Do you know how hard it is to conceal the fact that you puked all over the bed that someone is sleeping in?
Then we managed to set a grill and all 24lbs of meat on it on fire. I didn't help because I was filled with alcohol and extra flammable.
Hey so summary of last night. I threw up in a rain boot then tipped it over on my bed, did my laundry and passed the fuck out. I feel like I didn't see you.
I didn't know how to tell her I was too busy getting stoned and making a baked potato to meet up and finish our group project.
OH DEAR GOD. He looks like if u licked him he'd taste like bourbon, sex and sunshine.
Your ankle brace is here and the saw is charged. Grab some vodka that cast is coming off tonight.
Feel like I died but someone put me In a human microwave and I got back to life.
I hope your face alive. Lemme know if you are breathing in the morning. If not. Whoever is reading this tell me when the funeral for this awesome mother fucker is and we will rage at that event. Kthanksbye
The one time my sister did shrooms she thought she was thumbalina. I can't live my life that way
You were drink-wine-from-the-bottle drunk trying to take everybody's blood pressures again.

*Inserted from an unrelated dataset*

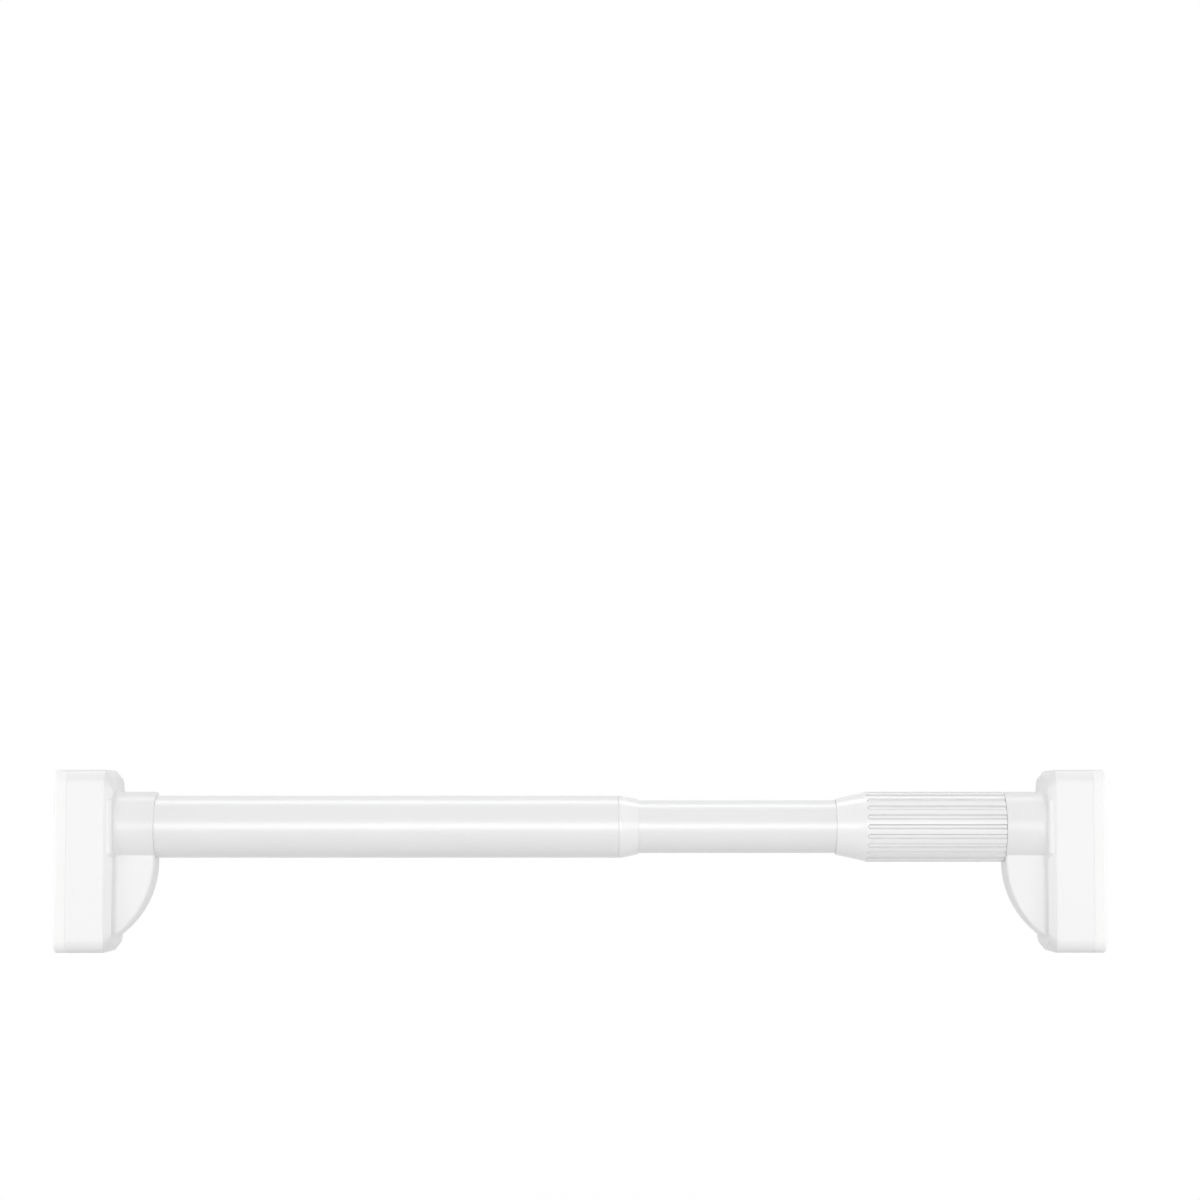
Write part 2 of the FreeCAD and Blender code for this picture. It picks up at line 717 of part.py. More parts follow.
def make_retaining_ring():
    """Open ring in the neck's groove, which holds the foot on the grip."""
    x_start = x_swivel_back + ring_gap + fit_clearance
    x_end = x_start + ring_thickness - 2 * fit_clearance
    ring = tube(x_start, x_end, neck_radius + ring_height, neck_radius - ring_groove_depth + fit_clearance)
    gap = block(x_start - CUT_MARGIN, x_end + CUT_MARGIN, -ring_height, ring_height, 0, 2 * neck_radius)
    return ring.cut(gap)


def build():
    """Every piece of the rod by node name."""
    pad = make_pad()
    shell = make_shell()
    screws = make_screws()
    return {
        "left_pad": pad,
        "left_base_shell": shell,
        "left_bracket": make_left_bracket(),
        "left_base_screws": screws,
        "outer_tube": make_outer_tube(),
        "tube_end_plug": make_end_plug(),
        "plug_screw": make_plug_screw(),
        "plug_washer": make_plug_washer(),
        "tube_collar": make_collar(),
        "inner_tube": make_inner_tube(),
        "lock_plug": make_lock_plug(),
        "lock_screw": make_lock_screw(),
        "lock_collet": make_lock_collet(),
        "lock_cone": make_lock_cone(),
        "lock_clip": make_lock_clip(),
        "spring_stop": make_spring_stop(),
        "pressure_spring": make_pressure_spring(),
        "jack_spindle": make_spindle(),
        "buffer_washer": make_buffer(),
        "spindle_guide": make_guide(),
        "spindle_nut": make_nut(),
        "twist_grip": make_grip(),
        "thrust_washer": make_thrust_washer(),
        "retaining_ring": make_retaining_ring(),
        "right_bracket": mirrored(make_right_bracket()),
        "right_base_shell": mirrored(shell),
        "right_base_screws": mirrored(screws),
        "right_pad": mirrored(pad),
    }


os.makedirs("parts", exist_ok=True)
for node, shape in build().items():
    shape.exportStep(f"parts/{node}.step")
    print(f"{node}: {len(shape.Solids)} solids, {shape.Volume / 1000:.2f} cm3, valid {shape.isValid()}")
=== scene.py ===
"""Looks of a spring tension rod: telescopic tubes, a fluted twist grip and two padded wall feet, in a plain studio."""
import json
import logging
import math
from collections.abc import Sequence
from dataclasses import dataclass
from enum import Enum

import bpy
from mathutils import Matrix, Vector


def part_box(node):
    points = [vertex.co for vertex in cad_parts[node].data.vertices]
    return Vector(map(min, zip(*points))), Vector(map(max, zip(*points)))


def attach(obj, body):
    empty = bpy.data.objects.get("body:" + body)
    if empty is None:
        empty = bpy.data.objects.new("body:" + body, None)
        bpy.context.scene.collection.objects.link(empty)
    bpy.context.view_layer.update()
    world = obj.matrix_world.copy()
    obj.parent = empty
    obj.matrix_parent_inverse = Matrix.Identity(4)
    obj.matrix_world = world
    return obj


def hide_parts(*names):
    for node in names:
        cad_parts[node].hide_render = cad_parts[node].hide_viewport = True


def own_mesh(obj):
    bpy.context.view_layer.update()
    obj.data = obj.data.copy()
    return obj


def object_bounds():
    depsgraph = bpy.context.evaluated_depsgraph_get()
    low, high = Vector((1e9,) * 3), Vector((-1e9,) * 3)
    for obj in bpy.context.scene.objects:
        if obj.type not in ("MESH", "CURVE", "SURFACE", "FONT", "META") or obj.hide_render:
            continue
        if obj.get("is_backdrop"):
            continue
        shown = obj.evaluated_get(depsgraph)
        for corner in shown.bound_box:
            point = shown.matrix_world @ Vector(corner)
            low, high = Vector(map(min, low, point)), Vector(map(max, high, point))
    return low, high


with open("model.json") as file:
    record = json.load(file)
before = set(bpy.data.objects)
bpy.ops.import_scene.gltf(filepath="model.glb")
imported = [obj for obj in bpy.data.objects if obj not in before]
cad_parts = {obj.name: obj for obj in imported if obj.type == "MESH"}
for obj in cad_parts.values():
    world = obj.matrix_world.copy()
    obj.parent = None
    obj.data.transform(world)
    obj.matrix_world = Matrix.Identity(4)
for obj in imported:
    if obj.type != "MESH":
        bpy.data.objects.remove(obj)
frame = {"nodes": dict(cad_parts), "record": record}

Colour = tuple[float, float, float]
Point = tuple[float, float, float]
Row = tuple[float, float, bool]
Socket = bpy.types.NodeSocket
Feed = Socket | float | tuple[float, ...]
Size = float | int | bpy.types.Material

MM = 0.001
SEAM_MERGE = 0.005 * MM
CREASE = math.radians(32)
WHITE = (1.0, 1.0, 1.0, 1.0)
CLOUD_DETAIL = 3.0
CLOUD_LOW, CLOUD_HIGH = 0.2, 0.8
# Point attribute of the grip that darkens its flute walls with painted shade.
PAINTED_WALL_SHADE = "painted_wall_shade"

log = logging.getLogger("tension_rod")


class Port(Enum):
    """The kinds of socket that the node trees have."""

    VALUE = "NodeSocketFloat"
    COUNT = "NodeSocketInt"
    VECTOR = "NodeSocketVector"
    COLOUR = "NodeSocketColor"
    MATERIAL = "NodeSocketMaterial"
    GEOMETRY = "NodeSocketGeometry"


class Skin(Enum):
    """The kinds of surface relief that the finishes share."""

    MOULDED = "moulded"
    ENAMEL = "enamel"
    DRAWN = "drawn"
    ELASTOMER = "elastomer"


@dataclass(frozen=True)
class Relief:
    """Size and depth of one kind of surface relief, in metres."""

    cell: float
    depth: float
    detail: float
    stretch: float = 1.0


RELIEFS: dict[Skin, Relief] = {
    Skin.MOULDED: Relief(cell=0.9 * MM, depth=0.004 * MM, detail=3.0),
    Skin.ENAMEL: Relief(cell=2.4 * MM, depth=0.006 * MM, detail=1.0),
    Skin.DRAWN: Relief(cell=0.35 * MM, depth=0.006 * MM, detail=4.0, stretch=0.04),
    Skin.ELASTOMER: Relief(cell=0.45 * MM, depth=0.012 * MM, detail=4.0),
}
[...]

The hardest part about being a child of divorce is when you're at your dad's house but your condoms are at your mom's house.
your were asleep with people making out on top of you. you didn't even look bothered by it.
You know that if they offer you a bagel they are determined to sleep with you, right?
You full on peed your pants then resurrected yourself like Jesus Christ...
I wish u could call a dildo. Like you do a missing cell phone.